大田さん「酒を飲む喜びが生きがいみたいに感じた人生でしたから、いきなり依存症で、あなたは今後二度と飲めないですといわれても、受け入れられなかったですね」

ただ治療を受けても、また飲酒を繰り返す日々は続きます。

妻・房子さん「主人が、お酒が切れかかってくると幻覚を見るようになった。私が入院させなくなってから、自分で離脱と戦うわけですよね。部屋にこもって、三日ぐらい」

アルコール依存症はアルコール摂取を続けることによって、酒の量がコントロール出来なくなり、酒を飲まないと手の震えやイライラなど、身体的にも精神的にも障害が生じる状態です。一度かかると、完治することはありません。

大田さんは症状の悪化で、入院を余儀なくされました。

県の統計によれば、アルコール依存症で入院する人は過去5年、横ばい傾向にあります。

アルコール専門の治療を20年以上行っている糸満晴明病院。この病院では、断酒に向けての入院プログラムがあり、期間は2ヶ月半から3ヶ月を設定。

まず、最初の1ヶ月は完全に体内から酒を抜くために、投薬治療などで体調を回復させます。その後、医師のカウンセリングや入院患者同士で体験談を語り合い、お酒を飲まないための方法を見つけ出すのです。

プログラムの後半では、酒のない日常生活に慣れてもらうため、外出や外泊を許可しながら、退院に備えます。

糸満晴明病院アルコール病棟・平田雄三医長「やはり新しい生活をするのにリハビリテーションが必要で、それに慣れていく段階が必要。
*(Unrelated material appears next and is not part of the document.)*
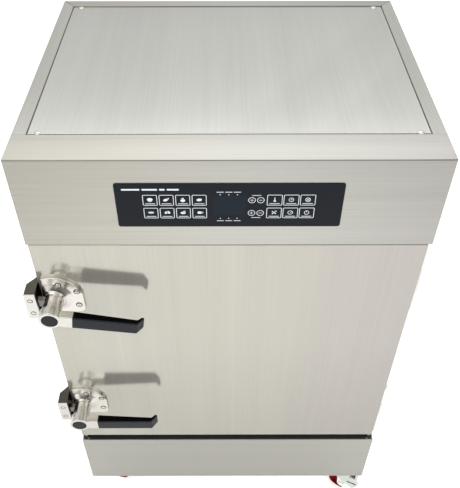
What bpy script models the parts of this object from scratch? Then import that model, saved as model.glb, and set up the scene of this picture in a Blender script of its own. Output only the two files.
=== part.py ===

リハビリテーションのためにも断酒会というのは、重要な存在だと思っています」

大田さんが断酒会の門をたたいたのは10年前。断酒会はアルコール依存症の患者とその家族らが自らの体験を語り合い、情報を交換する集まりで、全国に650あります。

参加者「自分は4年前に断酒会につながっていながら、3年間回り道して、ようやく気づいた」「飲んでいるころと、今考えて比べると、比べ物にならないぐらい、今がいい」

大田さんは断酒会に参加し、自分と同じ悩みで苦しんでいる人たちと出会い、語りあうことで、仲間として絆ができたたことで、酒を断つことにつながっていきます。

大田さん「飲んでしまったら、仲間にも顔向けできないし、生きていけないといのが自分の中にありました」

大田さん夫妻は、断酒会への参加を強く呼びかけます。

房子さん「家族の方は敷居は高いですが、勇気を持って、援助者のいるところに助けを求めてほしいと思う」

大田さん「すべて回答は、断酒会のなかにあるものですから」

飲酒運転事故から15年。普通の生活が取り戻せた今でも、被害者の状況を思い、悩む日々は続いています。

アルコール依存症の本人はなかなか助けを求めることが出来ないので、その家族が是非、最寄の保健所などに相談してほしいと大田さん夫妻は話していました。